There are plenty of reasons why you’d want Googlebot to recrawl your website ahead of schedule. Maybe you’ve cleaned up a malware attack that damaged your organic visibility and want a clean bill of health so rankings recover faster; or maybe you’ve implemented site-wide canonical tags to eliminate duplicate content and want these updates sorted out quickly; or you want to accelerate indexing for that brand new resources section on your site.

To force recrawls, SEOs typically use tactics like resubmitting XML sitemaps, or using a free ping service like Seesmic Ping (formerly Ping.fm) or Ping-O-Matic to try and coax a crawl, or firing a bunch of social bookmarking links at the site. Trouble is, these tactics are pretty much hit or miss.

Good news is, there’s a better, more reliable way to get Googlebot to recrawl your site ahead of your standard crawl rate, and it’s 100 percent Google-endorsed.

Meet “Submit URL to Index”

Last year, Google updated “Fetch as Googlebot” in Webmaster Tools (WMT) with a new feature, called “Submit URL to Index,” which allows you to submit new and updated URLs that Google themselves say they “will usually crawl within a day.”

For some reason, this addition to WMT got very little fanfare in the SEO sphere, and it should have been a much bigger deal that it was. Search marketers should know that Submit URL to Index comes as advertised, and is very effective in forcing a Google recrawl and yielding almost immediate indexing results.
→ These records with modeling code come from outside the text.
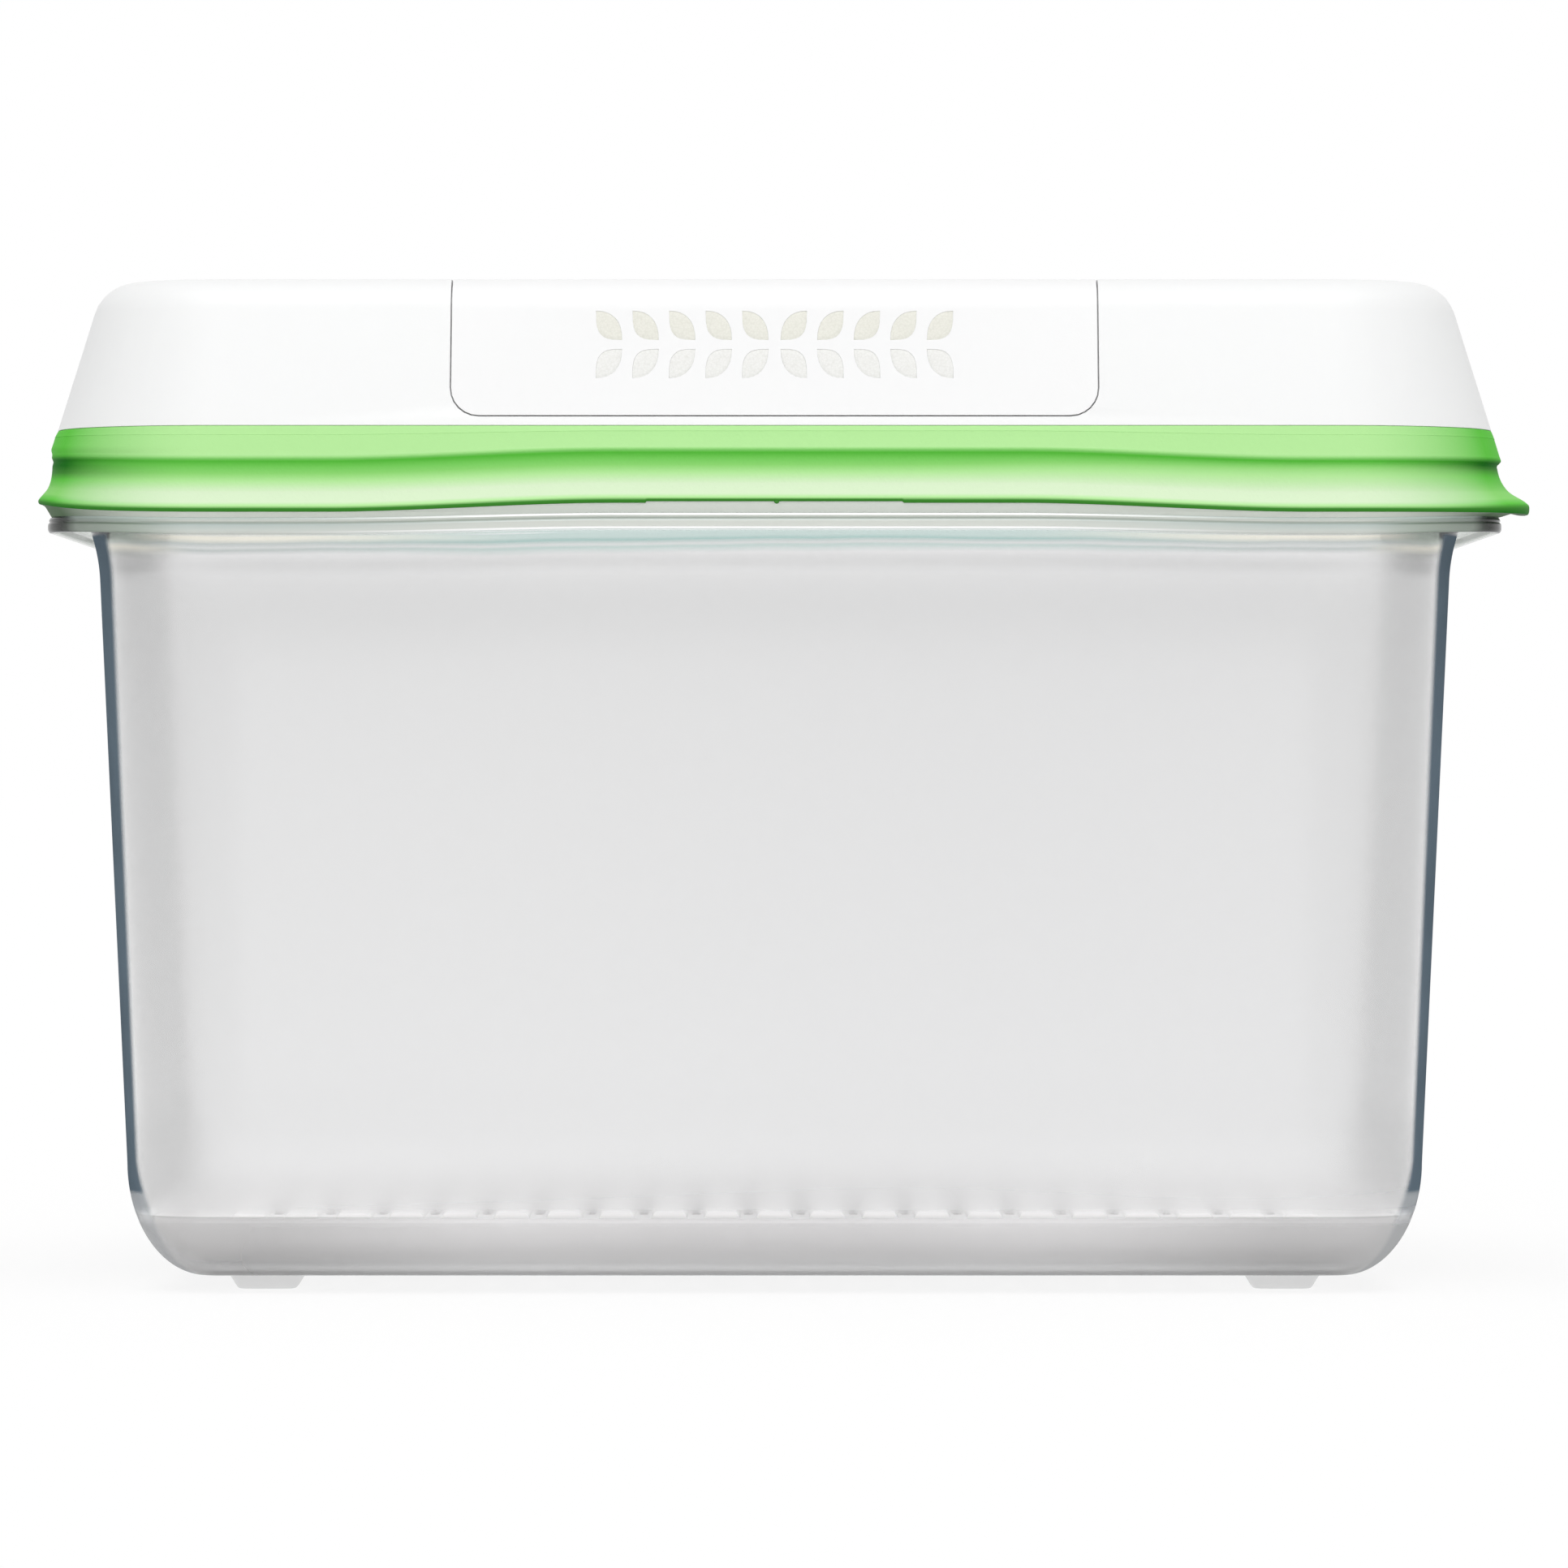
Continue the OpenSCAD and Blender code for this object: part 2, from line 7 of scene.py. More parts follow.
import bmesh
import bpy
import numpy as np
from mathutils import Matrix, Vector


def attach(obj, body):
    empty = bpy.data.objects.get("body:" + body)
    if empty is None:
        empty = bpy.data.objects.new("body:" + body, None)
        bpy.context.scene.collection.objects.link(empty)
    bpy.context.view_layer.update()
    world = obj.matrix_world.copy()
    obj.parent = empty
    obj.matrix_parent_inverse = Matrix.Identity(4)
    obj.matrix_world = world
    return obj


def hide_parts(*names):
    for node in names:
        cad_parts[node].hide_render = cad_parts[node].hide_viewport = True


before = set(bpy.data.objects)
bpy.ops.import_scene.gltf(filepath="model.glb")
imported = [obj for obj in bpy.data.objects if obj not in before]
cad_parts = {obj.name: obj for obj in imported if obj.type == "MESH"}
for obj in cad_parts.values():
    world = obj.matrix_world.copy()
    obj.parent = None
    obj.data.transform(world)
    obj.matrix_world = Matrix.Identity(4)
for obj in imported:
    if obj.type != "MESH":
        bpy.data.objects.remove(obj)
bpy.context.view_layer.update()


# ---- Studio ------------------------------------------------------------------------------------
# A level camera straight in front of the keeper, with a long lens. The room is white all round for
# the camera and for what the clear plastic shows or mirrors, and plainly lit for everything else.
camera = bpy.data.objects.new("camera", bpy.data.cameras.new("camera"))
camera.data.lens = 204.2
camera.data.sensor_width = 36
camera.location = (0.00172, -1.700, 0.0934)
camera.rotation_euler = (math.radians(90), 0, 0)
bpy.context.scene.collection.objects.link(camera)
bpy.context.scene.camera = camera
bpy.context.scene.view_settings.view_transform = "Standard"
# Light that has crossed eight faces of the clear plastic adds little, and is left out
cycles = bpy.context.scene.cycles
cycles.max_bounces = cycles.transmission_bounces = 8
cycles.use_light_tree = False


def node(tree, kind, settings=None, **inputs):
    """Adds a shader node. An input is a socket to link or a value to set. It is given by its name, with
    _ for a space, or by its place, as in0, in1 and so on."""
    made = tree.nodes.new(kind)
    for name, value in (settings or {}).items():
        setattr(made, name, value)
    for name, value in inputs.items():
        by_place = name.startswith("in") and name[2:].isdigit()
        socket = made.inputs[int(name[2:]) if by_place else name.replace("_", " ")]
        if isinstance(value, bpy.types.NodeSocket):
            tree.links.new(value, socket)
        else:
            socket.default_value = value
    return made


def worked(tree, operation, *values):
    """The result of a Math node over one to three sockets or numbers."""
    given = {f"in{place}": value for place, value in enumerate(values)}
    return node(tree, "ShaderNodeMath", {"operation": operation}, **given).outputs[0]


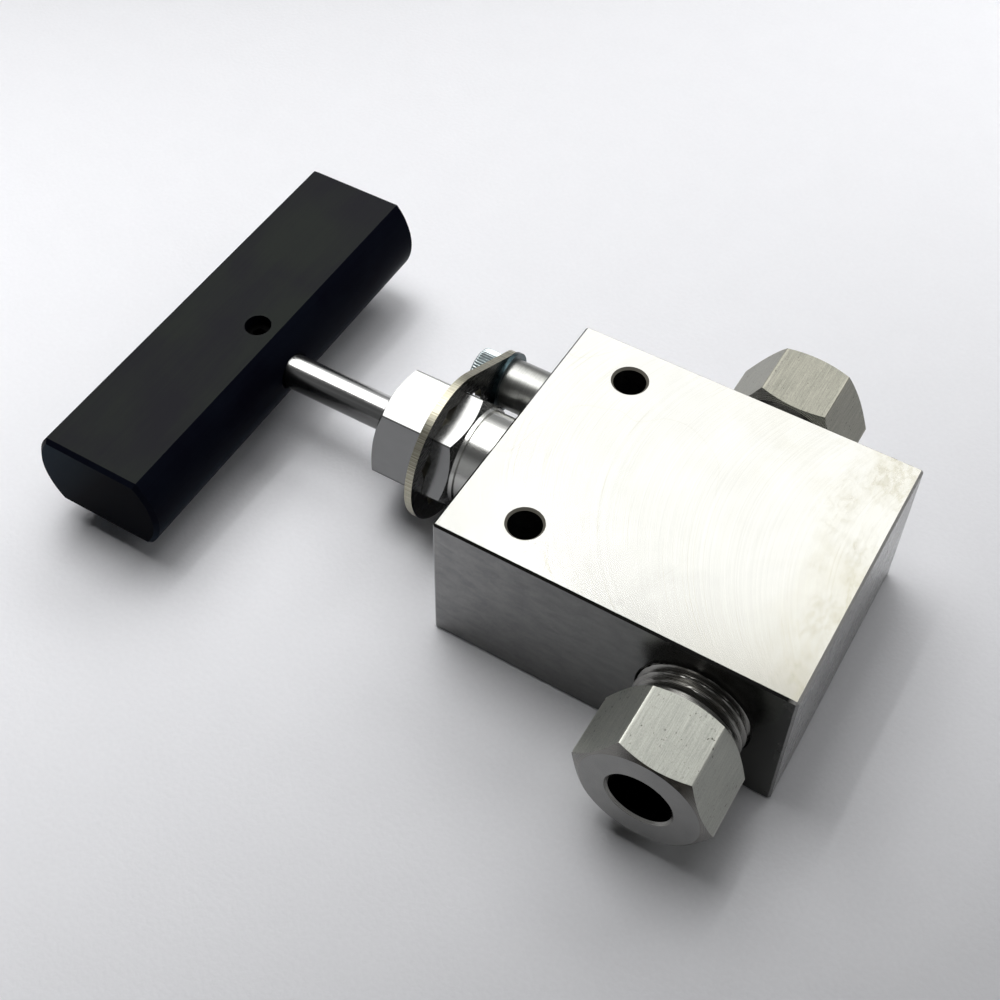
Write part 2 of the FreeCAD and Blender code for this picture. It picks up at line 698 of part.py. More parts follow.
def gland_nut(name, along, side, roll):
    """Hexagon nut with a hollow threaded shank; its own X axis points out of the block."""
    yaw = -90.0 if side < 0 else 90.0
    mouth = size("block_width") / 2.0 * float(side)
    body = new_body(name, along=along, across=mouth, yaw=yaw, roll=roll)
    face = size("nut_face_offset")
    back = face - size("nut_hex_length")
    tail = -size("nut_insertion")
    thread = size("port_thread") / 2.0 - FIT
    relief = size("nut_relief_diameter") / 2.0
    bevel = size("port_thread_pitch") / 2.0
    relief_start = back - size("port_thread_pitch")
    shank = new_sketch(body, "XZ_Plane")
    add_outline(shank, [
        (tail, ZERO), (tail, thread - bevel), (tail + bevel, thread), (relief_start, thread),
        (relief_start, relief), (back, relief), (back, ZERO),
    ])
    revolve(body, shank)

    flats = new_sketch(body, "YZ_Plane", back)
    add_outline(flats, hexagon(size("nut_hex"), ZERO))
    pad(body, flats, size("nut_hex_length"))
    for end, inwards in ((face, -1.0), (back, 1.0)):
        chamfer_hex_end(body, end, inwards, size("nut_hex"), size("nut_face_circle"))

    # bore over the tube, chamfered at the mouth and cupped at the tail for the collar's coned back
    bore = new_sketch(body, "XZ_Plane")
    tube = size("nut_bore") / 2.0
    lip = size("nut_mouth_chamfer")
    cup = size("nut_cup_depth")
    add_outline(bore, [
        (tail, ZERO), (tail, tube + cup), (tail + cup, tube), (face - lip, tube),
        (face, tube + lip), (face, ZERO),
    ])
    revolve(body, bore, cut=True)
    return body


def collar(name, along, side):
    """Ring that is screwed on the coned tube: the nut pushes it and it holds the tube in its cone."""
    yaw = -90.0 if side < 0 else 90.0
    mouth = size("block_width") / 2.0 * float(side)
    body = new_body(name, along=along, across=mouth, yaw=yaw)
    cup = size("nut_cup_depth")
    cone_tip = size("tube_bore") / 2.0
    outer = size("collar_diameter") / 2.0
    inner = size("collar_bore") / 2.0
    bevel = size("collar_front_chamfer")
    play = size("collar_play")
    back = -size("nut_insertion") - play
    front = back - size("collar_length")
    sketch = new_sketch(body, "XZ_Plane")
    add_outline(sketch, [
        (front, inner), (back + cup, inner), (back + cup, cone_tip), (back, cone_tip + cup),
        (back, outer), (front + bevel, outer), (front, outer - bevel),
    ])
    revolve(body, sketch)
    return body


def build_all():
    valve_body()
    packing_gland()
    packing_stack()
    stem_sleeve()
    lower_stem()
    ring("thrust_washer", COUNTERBORE_END, COUNTERBORE_END + size("thrust_washer_thickness"),
         size("stem_tip_diameter") * 2.0, size("stem_head_diameter"))
    stem_retainer()
    lock_plate()
    lock_plate_screw()
    ring("lock_plate_washer", PLATE_END, SPACER_START, LOCK_SCREW_HOLE, size("washer_diameter"),
         LOCK_SCREW_ACROSS)
    ring("lock_plate_spacer", SPACER_START, BONNET, LOCK_SCREW_HOLE, size("spacer_diameter"),
         LOCK_SCREW_ACROSS)
    handle()
    handle_set_screw()
    for place, along, side in (("inlet", ZERO, -1), ("outlet", OUTLET, 1)):
        gland_nut("gland_nut_" + place, along, side, size(place + "_nut_angle"))
        collar("collar_" + place, along, side)


def check_and_export():
    DOCUMENT.recompute()
    for item in DOCUMENT.Objects:
        if "Invalid" in item.State or "Error" in item.State:
            raise RuntimeError("%s failed: %s" % (item.Name, item.State))
    os.makedirs("parts", exist_ok=True)
    for item in DOCUMENT.Objects:
        if item.TypeId != "PartDesign::Body":
            continue
        shape = item.Shape
        if shape.isNull() or not shape.isValid() or len(shape.Solids) != 1:
            raise RuntimeError("%s is not one valid solid" % item.Label)
        shape.exportStep(os.path.join("parts", item.Label + ".step"))
        print("%-22s volume %9.1f mm3" % (item.Label, shape.Volume))


build_all()
check_and_export()
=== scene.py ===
import math

import bpy
import numpy as np
from mathutils import Matrix, Vector


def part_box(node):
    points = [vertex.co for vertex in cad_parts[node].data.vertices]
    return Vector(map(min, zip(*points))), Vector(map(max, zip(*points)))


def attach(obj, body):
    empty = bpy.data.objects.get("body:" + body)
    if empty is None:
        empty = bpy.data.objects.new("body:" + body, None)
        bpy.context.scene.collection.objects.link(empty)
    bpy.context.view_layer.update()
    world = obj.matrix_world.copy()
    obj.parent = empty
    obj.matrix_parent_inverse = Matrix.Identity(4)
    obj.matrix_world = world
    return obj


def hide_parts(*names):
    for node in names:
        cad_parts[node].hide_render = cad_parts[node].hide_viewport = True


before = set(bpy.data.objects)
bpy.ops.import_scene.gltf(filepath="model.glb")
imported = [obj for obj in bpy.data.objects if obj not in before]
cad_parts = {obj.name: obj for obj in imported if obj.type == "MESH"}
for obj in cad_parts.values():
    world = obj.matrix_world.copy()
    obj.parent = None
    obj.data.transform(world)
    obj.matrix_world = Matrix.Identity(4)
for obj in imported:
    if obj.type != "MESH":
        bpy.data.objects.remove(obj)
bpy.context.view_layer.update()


# The view. The camera stands in front of the inlet and above it, as it did for the photograph:
# its place and turn were solved from the block's corners, the nuts and the handle.

camera_place = (0.034038, -0.146521, 0.221173)
camera_right = (0.857445, 0.514448, 0.011488)
camera_up = (-0.392747, 0.639852, 0.660560)
camera_back = (0.332473, -0.570906, 0.750685)
picture_pixels = 1000
focal_pixels = 1542.9
centre_pixels = (490.6, 408.8)
sensor_width = 36.0

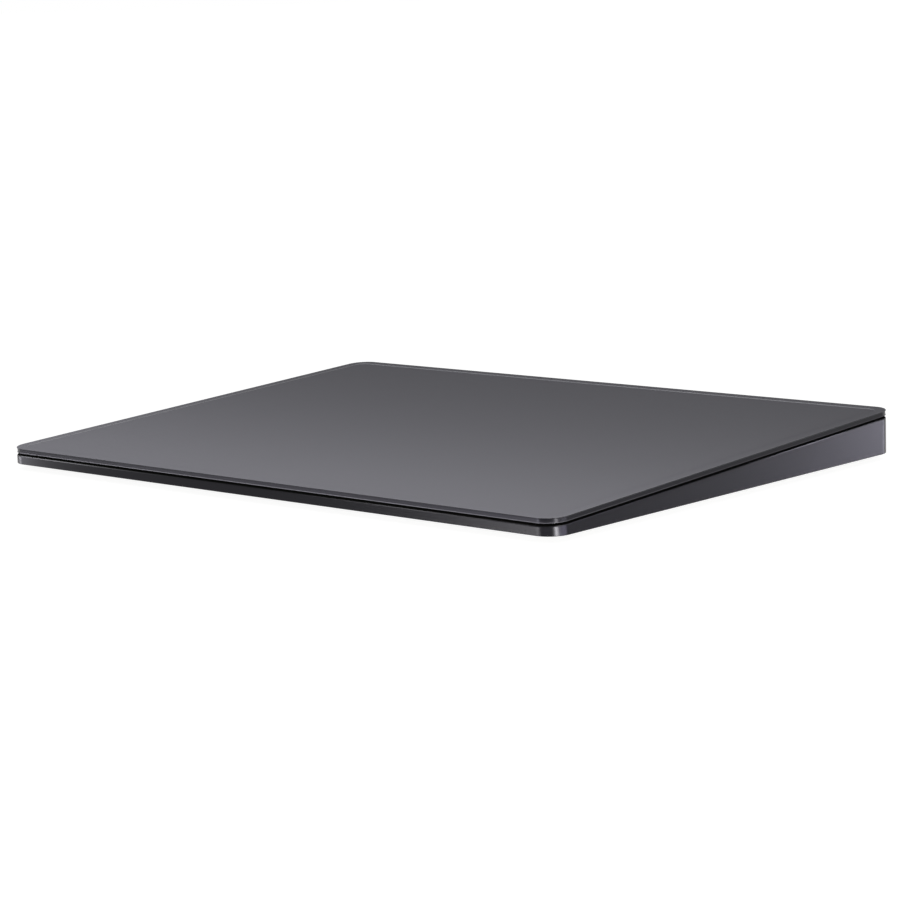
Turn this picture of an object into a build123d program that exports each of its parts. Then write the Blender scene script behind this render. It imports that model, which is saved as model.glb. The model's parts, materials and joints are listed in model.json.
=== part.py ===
"""Wireless desk trackpad: a metal wedge with a glass touch plate that floats on four leaf flexures.

Millimetres, +X to the right, +Y to the rear, +Z up. The origin is the centre of the footprint, on the
desk. The plate and all that moves with it, the flexures and the haptic unit lie parallel to the sloping
top, so they are built flat, in the deck's own frame, and tilted into place. There z is 0 at the top of
the glass, and "drop" is a distance below it.
"""
from build123d import *
from math import atan2, cos, degrees, sin, tan
import os

# Overall form
width = 160.0                   # left to right
depth = 114.9                   # front to rear
rear_rise = 6.0                 # rear edge of the top above its front edge
corner_radius = 4.5             # upright corners of body and glass
desk_gap = 1.36                 # desk to the lower edge of the body

# Movement
press_travel = 0.2              # plate pressed down on its flexures
nudge_travel = 0.15             # plate pulled to the rear or front by the haptic unit
switch_travel = 2.0             # power switch, off to on
press_clearance = 0.14          # room left under the plate when it is pressed

# Body shell
wall = 1.8
floor_thickness = 0.6
sheet_recess = 0.5              # recess under the floor for the base sheet
recess_margin = 2.2             # rim left round that recess
rim_gap = 0.44                  # open line between the body's rim and the glass
rim_chamfer = 0.15
base_chamfer = 0.3
rib_thickness = 0.8
rib_height = 1.2
overrun = 1.0                   # how far a cutter runs past what it cuts

# Underside
sheet_gap = 0.15                # sheet's edge to the recess wall
sheet_thickness = 0.5
sheet_adhesive_thickness = 0.1
sheet_chamfer = 0.15
foot_radius = 4.5
foot_gap = 0.2                  # foot to its hole in the sheet
foot_inset = 17.0               # foot's centre to the sides and ends of the body
foot_chamfer = 0.25

# Touch plate, from the top down
glass_thickness = 1.2
glass_top_chamfer = 0.15
glass_low_chamfer = 0.1
surround_height = 0.9           # moulded ring under the glass
surround_width = 2.0
surround_gap = 0.5              # ring to the inside of the body wall
board_gap = 0.2                 # ring to the sensor board
board_radius = 2.0              # corners of the sensor board and its neighbours
bond_thickness = 0.1
sensor_thickness = 0.6
stiffener_thickness = 0.3
chip_size = 6.0
chip_height = 0.7
chip_pitch = 11.0
chip_count = 3
window_gap = 0.8                # round a chip or connector in the stiffener
touch_chips_side_share = -0.22  # of the width, from the middle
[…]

Quick Case Study and Some Tips on Using “Submit URL to Index”

Recently, a client started receiving a series of notifications from Webmaster Tools about a big spike in crawl errors, including 403 errors and robots.txt file errors. These types of preventive measure alerts from WMT are relatively new and part of Google’s continued campaign to give site owners more visibility into their site’s performance (and diagnose performance issues), which started with the revamping of the crawl errors feature back in March.